Your task is to reproduce the material exactly.

─── DATA SEGMENT ───

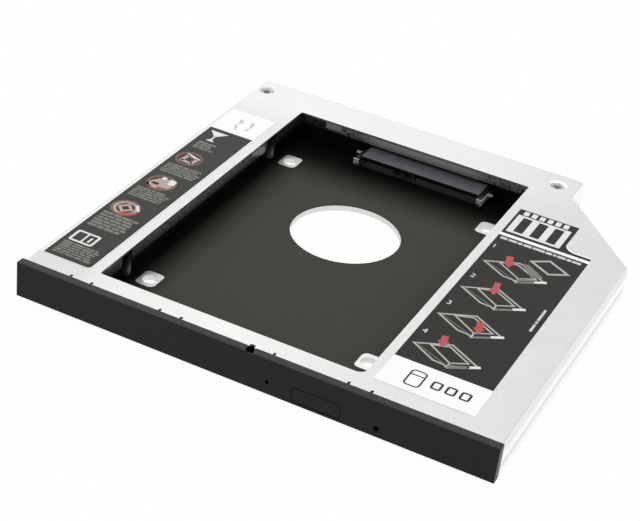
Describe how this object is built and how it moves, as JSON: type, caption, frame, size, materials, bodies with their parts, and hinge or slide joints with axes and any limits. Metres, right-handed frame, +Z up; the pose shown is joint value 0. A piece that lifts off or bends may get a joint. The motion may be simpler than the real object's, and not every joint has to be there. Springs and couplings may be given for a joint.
{
  "type": "laptop drive caddy",
  "caption": "Slim aluminium tray with a rectangular drive bay, round floor hole, rear drive socket, printed labels and a black front strip with an eject button.",
  "frame": {"origin": "middle of the underside of the whole caddy, front strip included", "axes": "+Z up out of the drive bay, +Y from the front strip to the rear plug, +X to the right seen from the front strip"},
  "size_m": [0.1282, 0.1286, 0.0097],
  "materials": {
    "cover_aluminium": "fine matt, rolled sheet",
    "base_aluminium": "satin",
    "insulating_film": "matt black film",
    "frame_plastic": "fine moulded grain",
    "bezel_plastic": "fine moulded grain",
    "button_plastic": "fine moulded grain",
    "socket_plastic": "smooth moulded",
    "board_laminate": "solder mask",
    "contact_gold": "gold plated",
    "spring_steel": "cold rolled",
    "screw_steel": "zinc plated",
    "tinned_sheet": "tinned",
    "capacitor_ceramic": "bare",
    "resistor_ceramic": "coated",
    "label_stock": "satin printed label"
  },
  "bodies": {
    "caddy": {"cover": "cover_aluminium", "base_plate": "base_aluminium", "floor_film": "insulating_film", "frame": "frame_plastic", "side_springs": "spring_steel", "bezel": "bezel_plastic", "base_screws": "screw_steel", "circuit_board": "board_laminate", "board_screws": "screw_steel", "drive_socket": "socket_plastic", "drive_socket_contacts": "contact_gold", "socket_brackets": "tinned_sheet", "laptop_plug": "socket_plastic", "laptop_plug_contacts": "contact_gold", "board_capacitors": "capacitor_ceramic", "board_resistors": "resistor_ceramic", "left_label": "label_stock", "guide_label": "label_stock"},
    "button": {"eject_button": "button_plastic"}
  },
  "joints": [
    {"name": "button_press", "type": "slide", "parent": "caddy", "child": "button", "axis": [0, 1, 0], "range_m": [0, 0.0008], "stiffness_N_per_m": 400}
  ]
}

───

ANSWER FOR THE TASK ::
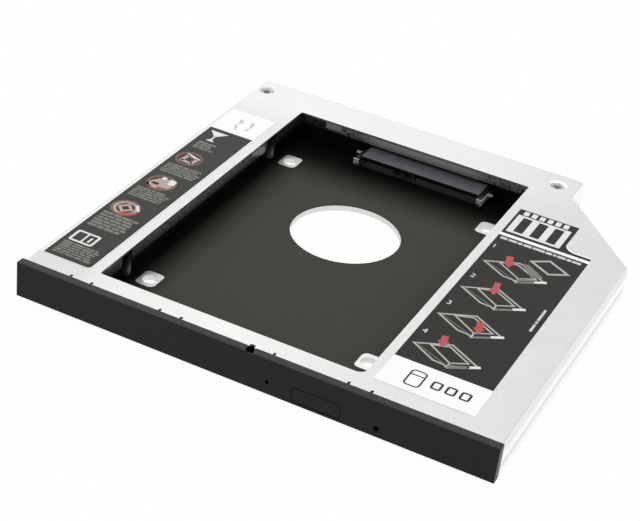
Describe how this object is built and how it moves, as JSON: type, caption, frame, size, materials, bodies with their parts, and hinge or slide joints with axes and any limits. Metres, right-handed frame, +Z up; the pose shown is joint value 0. A piece that lifts off or bends may get a joint. The motion may be simpler than the real object's, and not every joint has to be there. Springs and couplings may be given for a joint.
{
  "type": "laptop drive caddy",
  "caption": "Slim aluminium tray with a rectangular drive bay, round floor hole, rear drive socket, printed labels and a black front strip with an eject button.",
  "frame": {"origin": "middle of the underside of the whole caddy, front strip included", "axes": "+Z up out of the drive bay, +Y from the front strip to the rear plug, +X to the right seen from the front strip"},
  "size_m": [0.1282, 0.1286, 0.0097],
  "materials": {
    "cover_aluminium": "fine matt, rolled sheet",
    "base_aluminium": "satin",
    "insulating_film": "matt black film",
    "frame_plastic": "fine moulded grain",
    "bezel_plastic": "fine moulded grain",
    "button_plastic": "fine moulded grain",
    "socket_plastic": "smooth moulded",
    "board_laminate": "solder mask",
    "contact_gold": "gold plated",
    "spring_steel": "cold rolled",
    "screw_steel": "zinc plated",
    "tinned_sheet": "tinned",
    "capacitor_ceramic": "bare",
    "resistor_ceramic": "coated",
    "label_stock": "satin printed label"
  },
  "bodies": {
    "caddy": {"cover": "cover_aluminium", "base_plate": "base_aluminium", "floor_film": "insulating_film", "frame": "frame_plastic", "side_springs": "spring_steel", "bezel": "bezel_plastic", "base_screws": "screw_steel", "circuit_board": "board_laminate", "board_screws": "screw_steel", "drive_socket": "socket_plastic", "drive_socket_contacts": "contact_gold", "socket_brackets": "tinned_sheet", "laptop_plug": "socket_plastic", "laptop_plug_contacts": "contact_gold", "board_capacitors": "capacitor_ceramic", "board_resistors": "resistor_ceramic", "left_label": "label_stock", "guide_label": "label_stock"},
    "button": {"eject_button": "button_plastic"}
  },
  "joints": [
    {"name": "button_press", "type": "slide", "parent": "caddy", "child": "button", "axis": [0, 1, 0], "range_m": [0, 0.0008], "stiffness_N_per_m": 400}
  ]
}